A. L’exigence de proportionnalité face à une exclusion absolue
L’État membre invoquait principalement la nécessité de garantir l’efficacité des contrôles fiscaux, affirmant qu’il était plus simple de vérifier et de prélever l’impôt auprès de débiteurs nationaux. Tout en reconnaissant que la lutte contre l’évasion fiscale et l’efficacité des contrôles constituent des objectifs légitimes, la Cour juge la mesure en cause disproportionnée. L’exclusion absolue de tous les produits étrangers du bénéfice du prélèvement libératoire va au-delà de ce qui est nécessaire pour atteindre l’objectif visé.
La Cour qualifie les difficultés de contrôle des débiteurs étrangers de « simples inconvénients administratifs », qui ne sauraient justifier une entrave aussi manifeste aux libertés fondamentales. Elle souligne qu’une présomption générale de fraude ou de difficulté de contrôle ne peut légitimer une mesure qui porte atteinte aux objectifs du traité. D’autres solutions moins contraignantes, comme une déclaration annuelle par le contribuable lui-même, permettraient de concilier les impératifs de contrôle et le respect du droit de l’Union.
B. L’effectivité des mécanismes d’assistance mutuelle entre États membres
Pour parfaire sa démonstration, la Cour rappelle l’existence d’instruments de coopération entre les administrations fiscales des États membres. Elle vise explicitement la directive 77/799/CEE concernant l’assistance mutuelle, qui permet à un État membre de solliciter des informations auprès d’un autre pour assurer l’établissement correct de l’impôt. Le recours à ce mécanisme constitue une voie moins attentatoire aux libertés que l’exclusion systématique d’un avantage fiscal.

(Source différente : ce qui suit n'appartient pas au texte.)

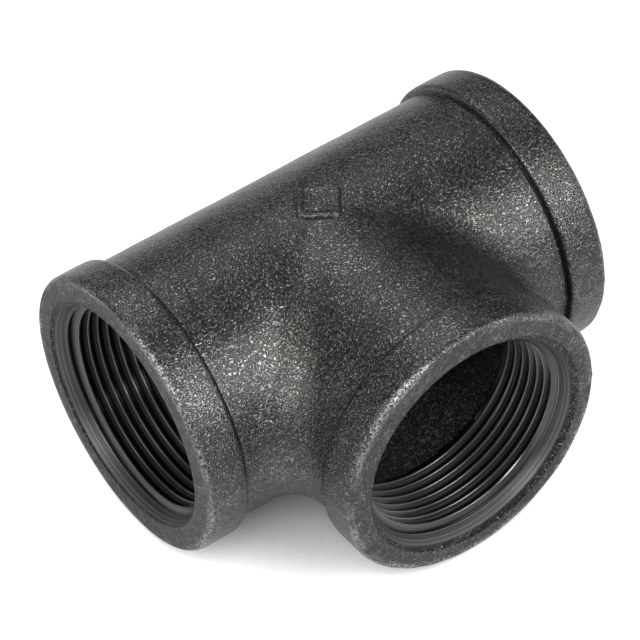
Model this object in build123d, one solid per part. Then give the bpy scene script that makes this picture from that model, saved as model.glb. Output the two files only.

L’argument selon lequel cette directive serait inopérante dans les États pratiquant le secret bancaire est également balayé, la Cour se référant à sa jurisprudence antérieure. Elle affirme que « l’impossibilité de demander une telle collaboration ne saurait justifier la non-application d’un avantage fiscal aux revenus obtenus dans ces États ». En conséquence, l’État membre ne peut se prévaloir de difficultés, réelles ou supposées, dans la mise en œuvre de la coopération administrative pour justifier une mesure aussi radicale. Le gouvernement n’est donc pas parvenu à établir une justification valable pour la restriction constatée.